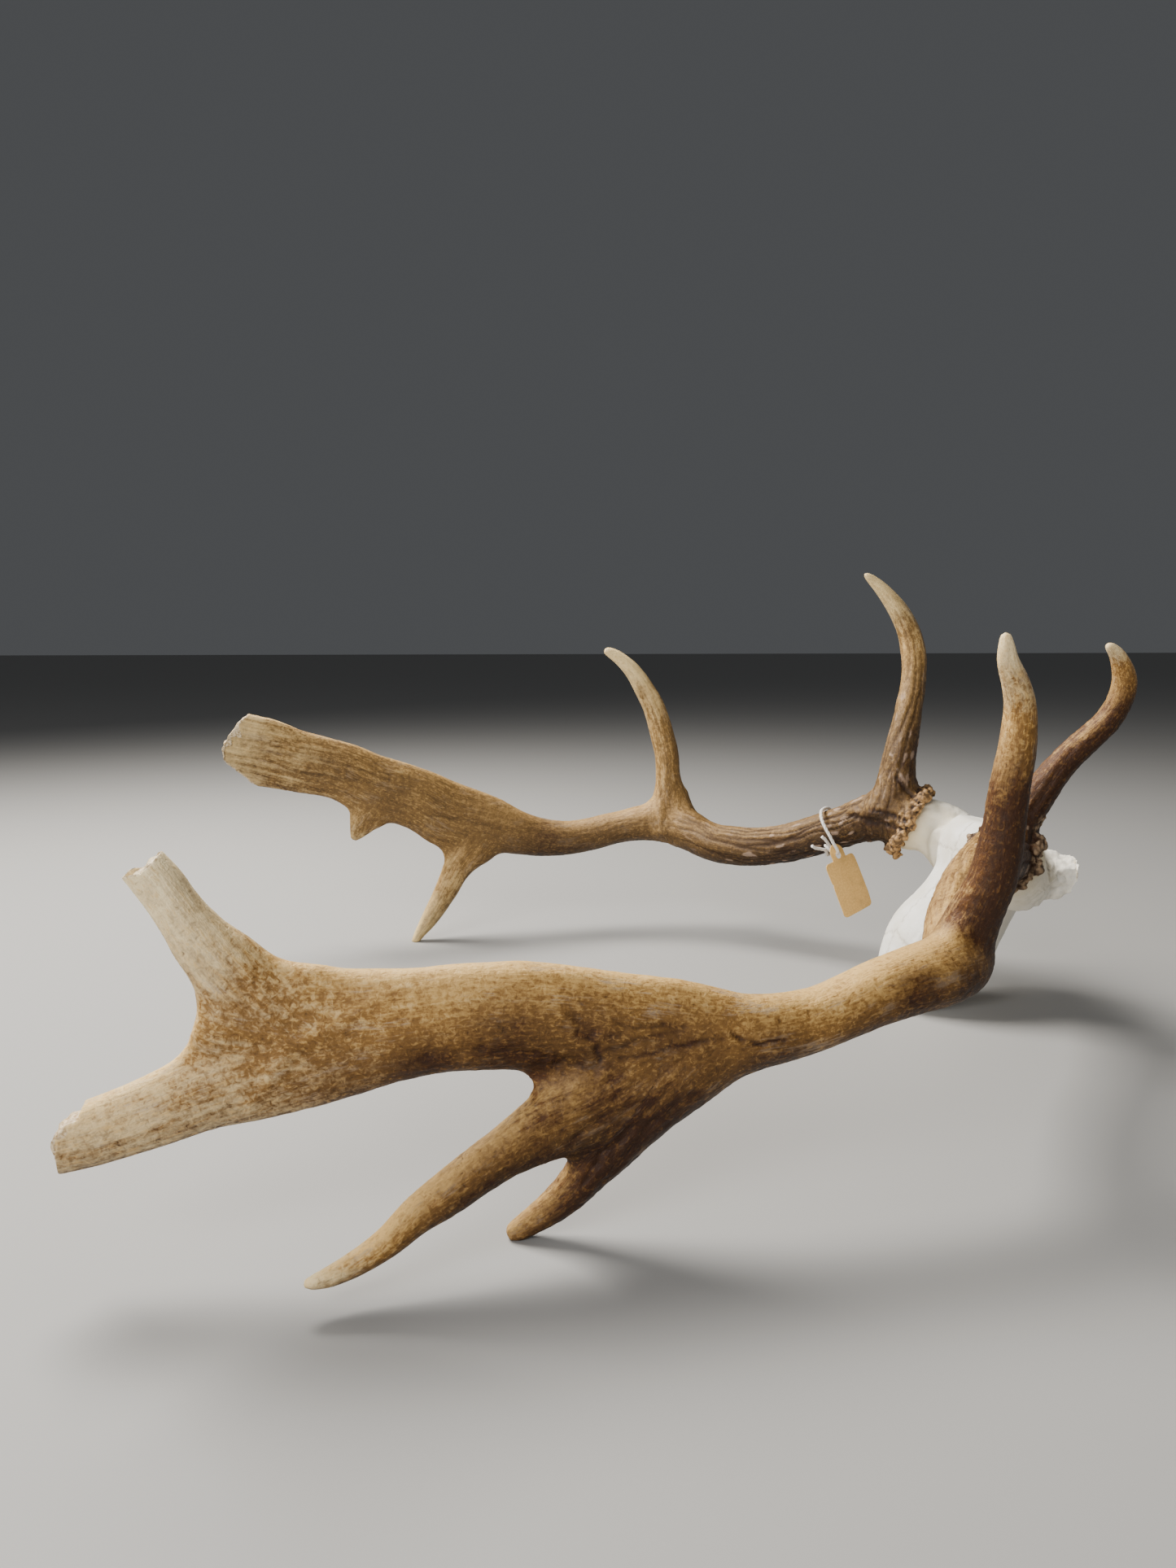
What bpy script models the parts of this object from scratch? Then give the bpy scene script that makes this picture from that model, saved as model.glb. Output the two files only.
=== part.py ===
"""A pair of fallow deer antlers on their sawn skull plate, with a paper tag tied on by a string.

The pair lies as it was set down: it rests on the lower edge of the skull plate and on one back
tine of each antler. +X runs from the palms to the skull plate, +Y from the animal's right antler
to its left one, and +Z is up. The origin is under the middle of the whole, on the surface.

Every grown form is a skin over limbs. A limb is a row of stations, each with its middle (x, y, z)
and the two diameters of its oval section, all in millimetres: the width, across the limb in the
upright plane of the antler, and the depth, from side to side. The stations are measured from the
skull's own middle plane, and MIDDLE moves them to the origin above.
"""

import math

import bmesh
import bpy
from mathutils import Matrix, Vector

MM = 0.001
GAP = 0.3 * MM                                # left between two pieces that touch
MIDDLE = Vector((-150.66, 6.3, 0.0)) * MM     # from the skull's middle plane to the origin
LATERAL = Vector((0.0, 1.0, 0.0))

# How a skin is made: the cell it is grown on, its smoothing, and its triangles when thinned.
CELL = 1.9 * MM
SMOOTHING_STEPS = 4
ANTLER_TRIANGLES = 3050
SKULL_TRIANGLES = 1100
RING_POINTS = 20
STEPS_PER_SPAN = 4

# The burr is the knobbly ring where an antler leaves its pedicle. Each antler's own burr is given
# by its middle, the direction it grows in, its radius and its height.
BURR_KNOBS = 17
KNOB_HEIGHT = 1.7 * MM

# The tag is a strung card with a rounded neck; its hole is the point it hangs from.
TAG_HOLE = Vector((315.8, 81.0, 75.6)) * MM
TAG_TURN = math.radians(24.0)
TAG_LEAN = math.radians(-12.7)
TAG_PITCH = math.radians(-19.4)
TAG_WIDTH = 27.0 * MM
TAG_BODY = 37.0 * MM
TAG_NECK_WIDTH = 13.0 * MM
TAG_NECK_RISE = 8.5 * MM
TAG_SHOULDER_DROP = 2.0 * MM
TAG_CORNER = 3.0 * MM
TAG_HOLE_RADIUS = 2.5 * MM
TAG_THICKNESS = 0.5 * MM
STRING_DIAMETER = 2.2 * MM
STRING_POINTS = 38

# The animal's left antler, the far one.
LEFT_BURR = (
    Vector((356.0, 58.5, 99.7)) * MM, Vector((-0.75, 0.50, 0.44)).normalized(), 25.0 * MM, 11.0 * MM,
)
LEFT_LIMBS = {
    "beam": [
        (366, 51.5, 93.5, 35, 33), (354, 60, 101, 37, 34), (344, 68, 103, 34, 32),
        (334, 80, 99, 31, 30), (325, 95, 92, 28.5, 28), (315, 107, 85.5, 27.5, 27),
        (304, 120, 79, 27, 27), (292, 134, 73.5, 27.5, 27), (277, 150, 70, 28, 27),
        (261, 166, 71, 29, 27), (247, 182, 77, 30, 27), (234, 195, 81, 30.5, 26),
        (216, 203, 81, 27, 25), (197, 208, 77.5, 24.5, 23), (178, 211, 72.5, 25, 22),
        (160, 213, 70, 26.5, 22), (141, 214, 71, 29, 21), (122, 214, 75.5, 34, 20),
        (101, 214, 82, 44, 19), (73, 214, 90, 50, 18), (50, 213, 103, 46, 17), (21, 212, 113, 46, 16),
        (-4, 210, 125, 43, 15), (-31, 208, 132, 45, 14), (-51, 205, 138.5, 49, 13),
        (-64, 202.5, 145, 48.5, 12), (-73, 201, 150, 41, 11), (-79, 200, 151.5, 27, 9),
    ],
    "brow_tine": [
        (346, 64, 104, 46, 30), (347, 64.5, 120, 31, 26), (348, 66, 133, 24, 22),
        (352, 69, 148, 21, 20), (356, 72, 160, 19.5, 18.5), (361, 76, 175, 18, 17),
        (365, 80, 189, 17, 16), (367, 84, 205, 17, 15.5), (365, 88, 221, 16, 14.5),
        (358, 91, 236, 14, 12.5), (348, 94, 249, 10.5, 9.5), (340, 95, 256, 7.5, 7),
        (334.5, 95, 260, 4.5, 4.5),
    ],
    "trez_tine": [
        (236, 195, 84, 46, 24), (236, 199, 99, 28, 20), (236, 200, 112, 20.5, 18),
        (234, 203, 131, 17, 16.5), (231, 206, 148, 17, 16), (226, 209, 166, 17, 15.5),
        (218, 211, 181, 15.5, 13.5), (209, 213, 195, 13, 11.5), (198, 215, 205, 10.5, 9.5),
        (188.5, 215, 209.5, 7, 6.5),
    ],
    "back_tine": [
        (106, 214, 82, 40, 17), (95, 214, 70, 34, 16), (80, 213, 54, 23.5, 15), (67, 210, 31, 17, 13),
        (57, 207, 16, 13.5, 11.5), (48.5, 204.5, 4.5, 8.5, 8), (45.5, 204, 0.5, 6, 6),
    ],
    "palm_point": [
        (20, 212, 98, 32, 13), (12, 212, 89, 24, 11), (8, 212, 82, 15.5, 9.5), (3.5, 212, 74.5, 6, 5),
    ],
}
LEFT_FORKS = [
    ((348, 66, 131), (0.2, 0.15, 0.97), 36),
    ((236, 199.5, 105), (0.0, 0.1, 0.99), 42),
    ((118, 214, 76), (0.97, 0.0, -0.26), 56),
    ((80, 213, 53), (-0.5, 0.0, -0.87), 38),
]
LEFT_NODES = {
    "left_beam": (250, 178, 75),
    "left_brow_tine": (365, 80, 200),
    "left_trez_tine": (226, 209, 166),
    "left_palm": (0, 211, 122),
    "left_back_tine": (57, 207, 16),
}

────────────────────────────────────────

• _To be done_: Everything from the first line through the line containing "by a string." should be quoted exactly, and nothing beyond it.

• _Answer to the problem_:
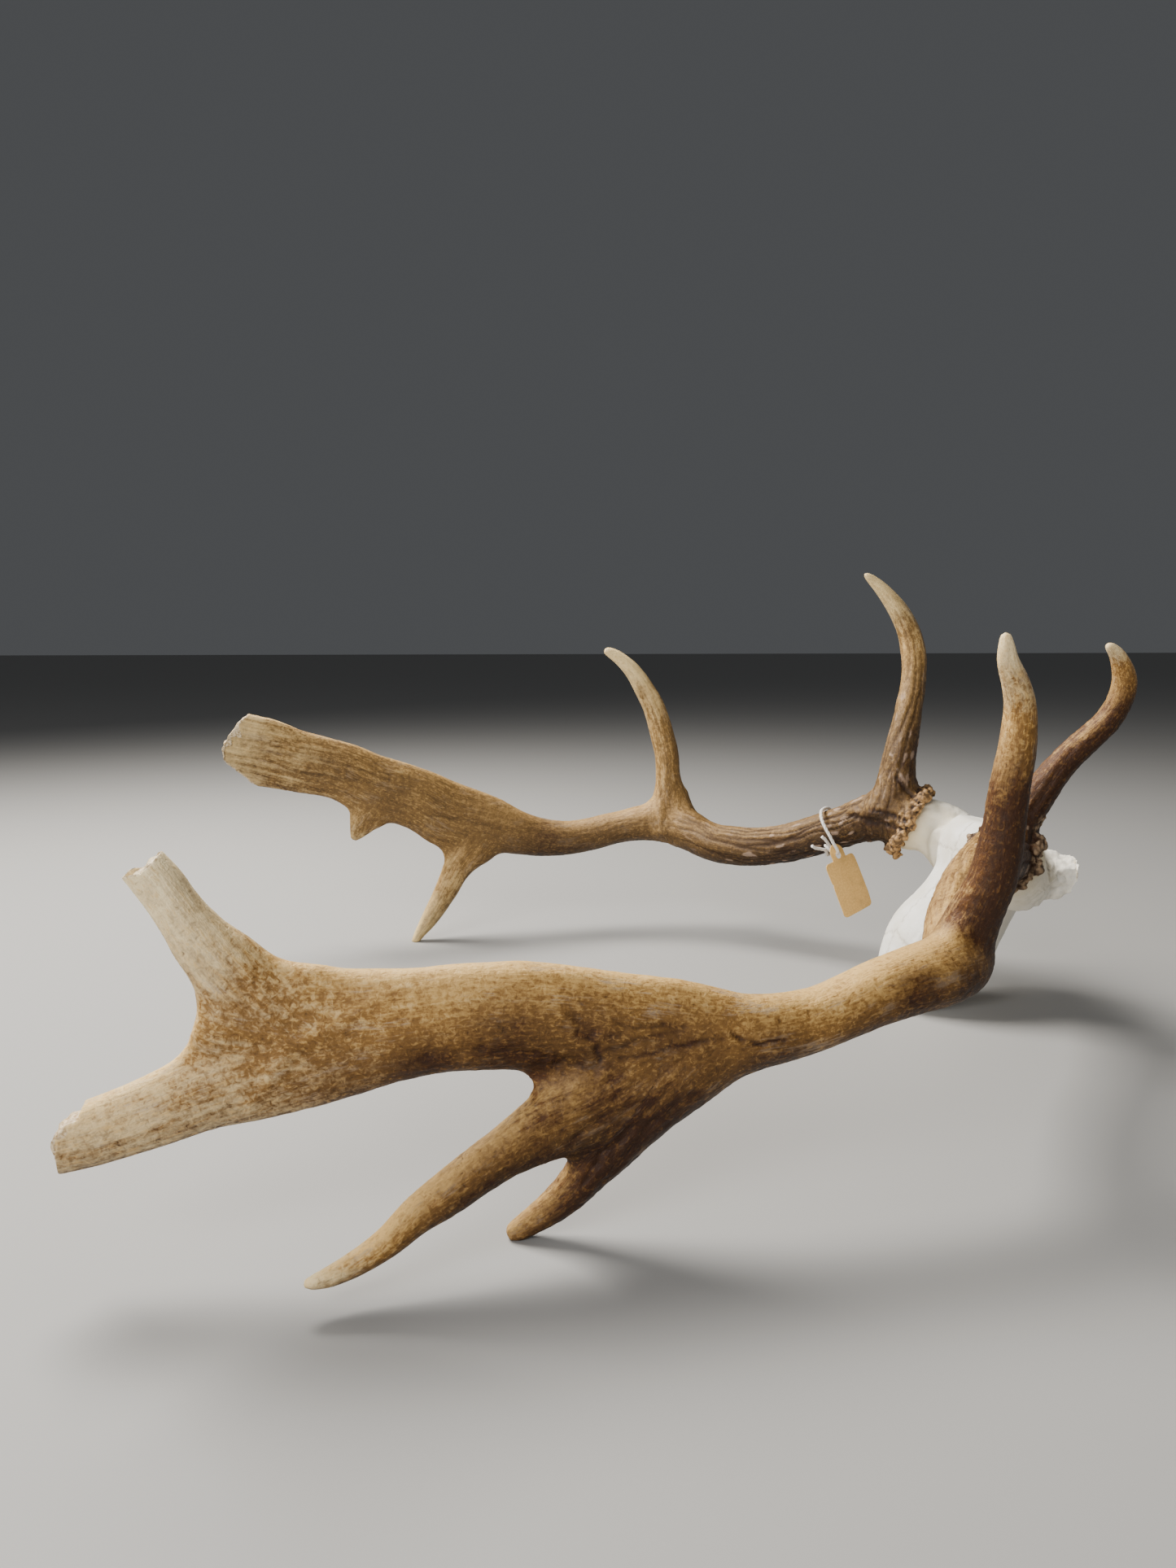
What bpy script models the parts of this object from scratch? Then give the bpy scene script that makes this picture from that model, saved as model.glb. Output the two files only.
=== part.py ===
"""A pair of fallow deer antlers on their sawn skull plate, with a paper tag tied on by a string.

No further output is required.